>> BEGIN SUPPLIED DATA

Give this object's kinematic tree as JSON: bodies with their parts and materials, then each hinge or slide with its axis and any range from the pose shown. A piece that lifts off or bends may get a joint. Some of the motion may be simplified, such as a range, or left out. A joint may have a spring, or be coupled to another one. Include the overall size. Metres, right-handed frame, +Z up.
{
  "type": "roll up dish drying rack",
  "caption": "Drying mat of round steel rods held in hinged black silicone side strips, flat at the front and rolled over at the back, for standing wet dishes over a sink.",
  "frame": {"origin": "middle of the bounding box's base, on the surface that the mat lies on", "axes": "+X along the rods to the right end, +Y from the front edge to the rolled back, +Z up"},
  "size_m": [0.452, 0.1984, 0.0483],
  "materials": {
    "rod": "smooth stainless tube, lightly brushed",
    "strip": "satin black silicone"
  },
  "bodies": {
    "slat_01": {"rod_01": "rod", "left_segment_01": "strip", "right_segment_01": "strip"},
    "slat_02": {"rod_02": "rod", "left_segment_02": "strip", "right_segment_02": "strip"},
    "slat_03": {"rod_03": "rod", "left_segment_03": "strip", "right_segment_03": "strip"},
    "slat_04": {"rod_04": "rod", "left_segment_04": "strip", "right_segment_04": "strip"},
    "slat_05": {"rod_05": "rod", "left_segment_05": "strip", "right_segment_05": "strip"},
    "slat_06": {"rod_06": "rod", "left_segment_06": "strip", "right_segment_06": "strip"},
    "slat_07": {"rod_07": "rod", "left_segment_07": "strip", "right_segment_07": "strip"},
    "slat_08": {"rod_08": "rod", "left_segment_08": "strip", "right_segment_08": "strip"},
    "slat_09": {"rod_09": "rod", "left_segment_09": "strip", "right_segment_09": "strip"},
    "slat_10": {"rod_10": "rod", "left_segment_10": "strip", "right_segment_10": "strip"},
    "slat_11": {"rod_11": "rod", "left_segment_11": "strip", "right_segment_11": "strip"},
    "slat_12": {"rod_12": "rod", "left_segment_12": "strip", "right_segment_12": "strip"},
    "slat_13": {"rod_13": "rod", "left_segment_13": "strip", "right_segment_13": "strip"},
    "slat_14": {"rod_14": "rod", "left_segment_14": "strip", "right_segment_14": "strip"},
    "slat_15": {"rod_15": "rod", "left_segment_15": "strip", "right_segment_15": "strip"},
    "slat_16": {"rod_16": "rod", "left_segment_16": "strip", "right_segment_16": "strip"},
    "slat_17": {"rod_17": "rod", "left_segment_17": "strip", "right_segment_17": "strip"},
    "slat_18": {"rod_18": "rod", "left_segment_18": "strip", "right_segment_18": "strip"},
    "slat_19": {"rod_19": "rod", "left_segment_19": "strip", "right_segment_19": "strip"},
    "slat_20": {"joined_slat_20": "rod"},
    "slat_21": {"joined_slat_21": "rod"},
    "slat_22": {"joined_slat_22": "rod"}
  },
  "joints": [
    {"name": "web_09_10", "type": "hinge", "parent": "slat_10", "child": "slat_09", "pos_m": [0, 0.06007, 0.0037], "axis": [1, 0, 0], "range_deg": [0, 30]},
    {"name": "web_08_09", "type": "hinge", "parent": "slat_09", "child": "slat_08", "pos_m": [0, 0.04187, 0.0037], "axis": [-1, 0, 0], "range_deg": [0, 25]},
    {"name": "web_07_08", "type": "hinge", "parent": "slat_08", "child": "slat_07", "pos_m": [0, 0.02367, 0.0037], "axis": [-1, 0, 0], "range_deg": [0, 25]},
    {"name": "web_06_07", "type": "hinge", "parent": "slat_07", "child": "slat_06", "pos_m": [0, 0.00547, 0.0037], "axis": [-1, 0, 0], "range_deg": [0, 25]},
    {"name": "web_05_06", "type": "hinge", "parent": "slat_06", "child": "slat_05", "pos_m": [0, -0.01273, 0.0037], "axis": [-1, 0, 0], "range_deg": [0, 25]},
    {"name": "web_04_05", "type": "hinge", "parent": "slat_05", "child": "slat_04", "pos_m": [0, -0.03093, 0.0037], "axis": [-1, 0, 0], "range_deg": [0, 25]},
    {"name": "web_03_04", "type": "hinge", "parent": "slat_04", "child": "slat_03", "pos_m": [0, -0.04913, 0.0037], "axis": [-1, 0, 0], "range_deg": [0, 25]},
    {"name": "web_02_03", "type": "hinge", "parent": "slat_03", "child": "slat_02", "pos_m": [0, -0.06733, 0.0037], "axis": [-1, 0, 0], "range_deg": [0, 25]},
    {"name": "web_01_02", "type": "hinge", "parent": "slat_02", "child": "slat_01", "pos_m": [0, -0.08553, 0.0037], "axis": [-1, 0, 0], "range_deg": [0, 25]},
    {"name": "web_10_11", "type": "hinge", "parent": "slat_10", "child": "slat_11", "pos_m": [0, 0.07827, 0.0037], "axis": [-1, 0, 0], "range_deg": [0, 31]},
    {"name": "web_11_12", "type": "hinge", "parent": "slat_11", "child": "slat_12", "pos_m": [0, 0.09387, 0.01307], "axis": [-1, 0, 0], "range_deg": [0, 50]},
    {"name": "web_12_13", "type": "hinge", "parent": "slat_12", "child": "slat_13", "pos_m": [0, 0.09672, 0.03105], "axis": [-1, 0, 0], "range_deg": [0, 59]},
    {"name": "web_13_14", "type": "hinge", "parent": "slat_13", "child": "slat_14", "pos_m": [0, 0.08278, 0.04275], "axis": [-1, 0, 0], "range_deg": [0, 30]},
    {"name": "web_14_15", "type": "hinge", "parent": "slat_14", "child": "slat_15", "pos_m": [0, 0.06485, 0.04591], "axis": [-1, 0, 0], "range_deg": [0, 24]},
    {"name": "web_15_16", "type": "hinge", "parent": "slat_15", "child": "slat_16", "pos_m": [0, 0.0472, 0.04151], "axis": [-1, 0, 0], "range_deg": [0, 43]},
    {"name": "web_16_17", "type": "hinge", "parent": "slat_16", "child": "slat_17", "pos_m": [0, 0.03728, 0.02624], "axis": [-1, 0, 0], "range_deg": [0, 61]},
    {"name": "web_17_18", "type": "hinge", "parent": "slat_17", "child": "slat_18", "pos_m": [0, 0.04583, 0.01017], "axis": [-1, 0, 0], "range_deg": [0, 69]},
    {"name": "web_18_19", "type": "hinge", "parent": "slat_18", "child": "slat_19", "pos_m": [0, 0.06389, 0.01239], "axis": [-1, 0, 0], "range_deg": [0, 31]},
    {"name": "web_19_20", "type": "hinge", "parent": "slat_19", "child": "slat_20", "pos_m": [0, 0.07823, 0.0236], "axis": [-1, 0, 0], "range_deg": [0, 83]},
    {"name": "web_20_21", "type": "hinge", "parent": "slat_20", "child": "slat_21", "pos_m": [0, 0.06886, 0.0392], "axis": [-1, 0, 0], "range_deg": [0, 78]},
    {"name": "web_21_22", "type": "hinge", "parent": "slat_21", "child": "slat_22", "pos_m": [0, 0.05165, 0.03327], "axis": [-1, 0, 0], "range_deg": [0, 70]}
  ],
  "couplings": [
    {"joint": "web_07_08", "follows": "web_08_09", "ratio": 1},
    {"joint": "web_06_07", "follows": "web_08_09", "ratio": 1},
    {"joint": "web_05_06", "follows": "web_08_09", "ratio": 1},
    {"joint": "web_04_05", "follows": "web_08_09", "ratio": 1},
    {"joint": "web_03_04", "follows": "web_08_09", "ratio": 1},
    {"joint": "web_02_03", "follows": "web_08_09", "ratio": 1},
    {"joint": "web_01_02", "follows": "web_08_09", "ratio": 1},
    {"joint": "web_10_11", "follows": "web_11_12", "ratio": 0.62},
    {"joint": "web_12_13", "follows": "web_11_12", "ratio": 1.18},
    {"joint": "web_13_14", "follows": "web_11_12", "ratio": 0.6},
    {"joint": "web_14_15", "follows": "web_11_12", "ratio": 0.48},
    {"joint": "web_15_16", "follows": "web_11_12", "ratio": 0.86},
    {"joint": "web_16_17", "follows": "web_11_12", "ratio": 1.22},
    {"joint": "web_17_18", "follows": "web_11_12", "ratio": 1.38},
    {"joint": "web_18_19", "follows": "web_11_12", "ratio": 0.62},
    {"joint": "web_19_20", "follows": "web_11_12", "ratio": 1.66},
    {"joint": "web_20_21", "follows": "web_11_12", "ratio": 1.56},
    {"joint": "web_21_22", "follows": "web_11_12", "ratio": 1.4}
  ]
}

>> END SUPPLIED DATA

YOUR GOAL —
Go through the data above and find the lines with the word "that". Copy each of those lines.

OUTPUT OF THE TASK —
Give this object's kinematic tree as JSON: bodies with their parts and materials, then each hinge or slide with its axis and any range from the pose shown. A piece that lifts off or bends may get a joint. Some of the motion may be simplified, such as a range, or left out. A joint may have a spring, or be coupled to another one. Include the overall size. Metres, right-handed frame, +Z up.
  "frame": {"origin": "middle of the bounding box's base, on the surface that the mat lies on", "axes": "+X along the rods to the right end, +Y from the front edge to the rolled back, +Z up"},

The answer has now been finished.